Московский район избег судьбы спальных новостроек, как некогда избегла ее Петроградка. Он в этом ряду последний, замыкающий. Во многом благодаря неординарному архитектурному ядру. Отсюда не бегут – сюда стремятся. А еще, возможно, благодаря тому, что здесь происходила и по сей день идет неявная, подспудная, но вполне ощутимая работа по одухотворению . Если приглядеться – новый центр с ближайшим окружением весь сочится новой и новейшей мифологией, еще не остывшей, не отстоявшейся, не отфильтрованной от примесей. Живица, смола жизни – через полвека ты будешь янтарь. Здесь на углу Типанова и Ленсовета жил Гребенщиков, на Варшавской – Науменко, под башней у парка Победы – Цой, чуть поодаль от улицы Типанова – Свин-Панов и Рыба. На улице Победы стучал на пишущей машинке Борис Стругацкий. На Московском у кинотеатра «Зенит» невероятный астрофизик Николай Александрович Козырев писал статьи о вулканизме на Луне и теории времени. В квадрате на Типанова жил у одной из своих скво поэт-хиппи Дмитрий Григорьев. В Чесменском дворце, отданном под учебный корпус ЛИАПу, грыз каменную соль науки Сергей Носов, а в упомянутом кинотеатре «Зенит» (теперь его снесли) крутил кино детворе и воркующей пустоголовой юности философ Александр Секацкий. Это не все – лишь те, кто всплывает в памяти навскидку. В действительности их тьмы (сколько юных дарований прошло хотя бы через студгородок, что на Новоизмайловском близ парка Победы) – разного калибра и разного направления творческих усилий. Энергия надежды, заложенная в это место, нашла свои пути и породила героев нового времени – не счастливое племя коммунистического будущего, а все тех же недоверчивых мальчиков, с беззаветной дерзостью ставящих свои трагические фаустовские эксперименты. (Подумал сразу, что коммунизм, в сущности, – чисто фаустовский проект.) Не все из героев выдержат испытание метаморфоза, не каждая судьба обернется солнечным янтарем, однако придирчивому времени со своей пышущей жаром давильней определенно есть из чего выбирать.
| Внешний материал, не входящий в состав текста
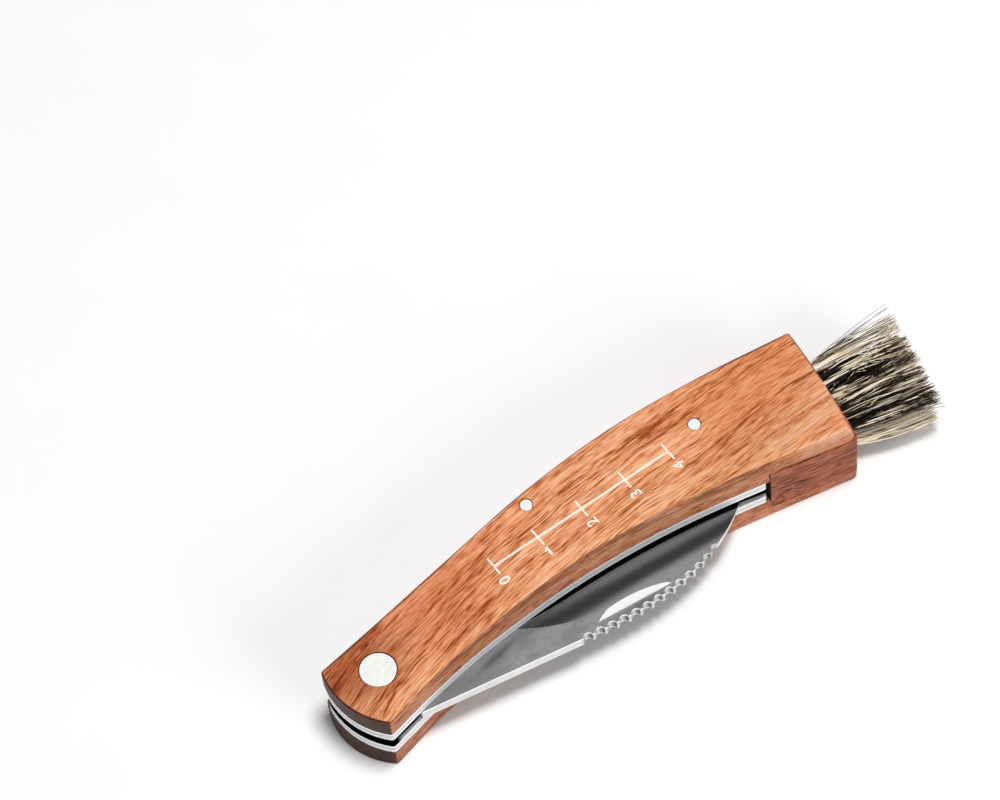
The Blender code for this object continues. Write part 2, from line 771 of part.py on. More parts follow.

Но так видится теперь, а в памяти детства никакой мифологии не было. То есть, конечно, была, но локальная – уличная/дворовая, – живущая недолго и растворяющаяся без следа, будто сигаретный дымок на балтийском зюйд-весте. Скорее, это даже не мифология, это нечто более размазанное по жизни – этнография. При скором переборе она выглядит примерно вот как.
Молодой уголовник Сатана – чернявый, цыганистый, уже имевший ходку по хулиганке, вечно пьяный и неутомимо рыщущий – у кого бы из пацанов отобрать сэкономленную на школьных завтраках мелочь. Гроза микрорайона. Не дай Боже попасться на его пути – заставит прыгать (звон в кармане выдаст жертву), покажет наборный черенок финки – попробуй только настучать! Целиком перо доставать нельзя: обнажил клинок – бей. Повезло, если издали увидел Сатану – обходи за трамвайную остановку (на улице Ленсовета звенели весело трамваи). Говорили, будто он однажды в одиночку отмахал троих десантников. Мы, пацаны квартала, очерченного улицами Алтайской, Ленсовета, Орджоникидзе и Московским проспектом, верили. Теперь, задним числом, понятно, что Сатана был заурядный баклан .
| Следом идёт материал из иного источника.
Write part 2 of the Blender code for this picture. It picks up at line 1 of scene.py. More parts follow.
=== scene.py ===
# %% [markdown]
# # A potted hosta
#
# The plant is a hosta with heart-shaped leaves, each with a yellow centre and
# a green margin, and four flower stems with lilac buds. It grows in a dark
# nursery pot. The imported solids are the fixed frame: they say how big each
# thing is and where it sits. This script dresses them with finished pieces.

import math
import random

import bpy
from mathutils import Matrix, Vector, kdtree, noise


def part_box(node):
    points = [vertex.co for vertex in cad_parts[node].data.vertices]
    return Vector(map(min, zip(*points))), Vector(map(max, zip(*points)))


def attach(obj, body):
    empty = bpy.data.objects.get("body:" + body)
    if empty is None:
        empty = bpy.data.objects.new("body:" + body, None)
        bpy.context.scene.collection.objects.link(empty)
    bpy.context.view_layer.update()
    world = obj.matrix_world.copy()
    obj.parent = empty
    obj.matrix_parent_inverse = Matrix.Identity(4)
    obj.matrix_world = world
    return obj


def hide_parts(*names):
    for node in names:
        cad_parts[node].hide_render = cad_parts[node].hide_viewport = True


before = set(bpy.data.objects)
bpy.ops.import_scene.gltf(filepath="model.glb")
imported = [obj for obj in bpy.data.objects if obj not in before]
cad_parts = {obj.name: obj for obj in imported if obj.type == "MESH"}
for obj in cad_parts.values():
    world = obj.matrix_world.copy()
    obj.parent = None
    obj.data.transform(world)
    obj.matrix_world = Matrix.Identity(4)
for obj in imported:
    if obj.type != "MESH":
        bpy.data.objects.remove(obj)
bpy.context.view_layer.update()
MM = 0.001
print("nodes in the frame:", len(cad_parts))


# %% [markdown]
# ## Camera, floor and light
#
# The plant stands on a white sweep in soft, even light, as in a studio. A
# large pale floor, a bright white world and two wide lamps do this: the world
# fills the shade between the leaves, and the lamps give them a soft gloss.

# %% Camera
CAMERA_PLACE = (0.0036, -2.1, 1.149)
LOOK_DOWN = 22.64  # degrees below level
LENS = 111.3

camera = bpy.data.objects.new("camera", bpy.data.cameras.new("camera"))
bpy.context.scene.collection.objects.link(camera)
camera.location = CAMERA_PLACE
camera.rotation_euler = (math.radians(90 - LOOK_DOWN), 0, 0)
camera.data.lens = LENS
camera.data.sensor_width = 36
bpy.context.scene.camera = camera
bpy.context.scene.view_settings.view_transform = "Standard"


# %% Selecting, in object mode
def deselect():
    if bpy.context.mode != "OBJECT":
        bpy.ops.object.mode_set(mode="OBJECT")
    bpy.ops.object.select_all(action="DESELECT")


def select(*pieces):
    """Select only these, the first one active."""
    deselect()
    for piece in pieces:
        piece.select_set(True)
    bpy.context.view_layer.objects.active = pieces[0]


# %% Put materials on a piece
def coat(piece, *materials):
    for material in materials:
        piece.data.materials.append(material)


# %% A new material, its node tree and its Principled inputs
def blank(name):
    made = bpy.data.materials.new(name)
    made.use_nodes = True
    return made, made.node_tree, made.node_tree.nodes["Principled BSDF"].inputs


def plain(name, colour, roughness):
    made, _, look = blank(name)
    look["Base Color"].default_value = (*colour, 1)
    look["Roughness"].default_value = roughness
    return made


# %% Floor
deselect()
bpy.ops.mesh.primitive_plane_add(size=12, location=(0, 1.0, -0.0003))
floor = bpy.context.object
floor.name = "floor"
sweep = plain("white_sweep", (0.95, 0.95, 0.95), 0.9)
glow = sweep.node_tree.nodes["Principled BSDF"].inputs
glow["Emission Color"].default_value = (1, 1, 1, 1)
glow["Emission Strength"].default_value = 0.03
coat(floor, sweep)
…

Пулковские высоты – рубеж обороны – манили нас следами войны, как манит все опасное. Мы ездили туда автобусом 39-го маршрута (станция метро «Московская» – аэропорт «Пулково»), потом пешком пробирались по сырым полям и кустарникам, доставали из школьных ранцев щупы, саперные лопатки и приступали к раскопкам. У каждого из нас в тайниках лежали тупоголовые патроны от немецких «шмайсеров», мины-летучки с крылышками-стабилизаторами (стараниями послевоенных саперов из летучек были вывинчены взрыватели и выплавлена начинка), немецкие гранаты-колотушки и русские лимонки (тоже без взрывателей), изъеденные ржавчиной винтовки и автоматы – сохранные нам не попадались. Говорили, на Пулковских есть целые блиндажи, засыпанные взрывами артподготовок, где похоронены оружие и боеприпасы – в ящиках и в смазке. Однажды два наших приятеля из соседней красной (цвет кирпича) школы-восьмилетки с раскопок не вернулись – подорвались. Подробностей никто не сообщал. Наверное, нашли блиндаж.
Ничем не примечательная девочка Таня, старшеклассница из 9 «А», бросившаяся вниз с двадцать второго этажа (только недавно два таких дома – на ту пору самых высоких в Ленинграде – построили в устье Московского проспекта). Мы знали ее, видели в школе едва ли не каждый день. Говорили, из-за несчастной любви. Говорили, она упала так, что лицо совсем не пострадало, и было видно (городской романс), как по мертвой щеке катится слеза.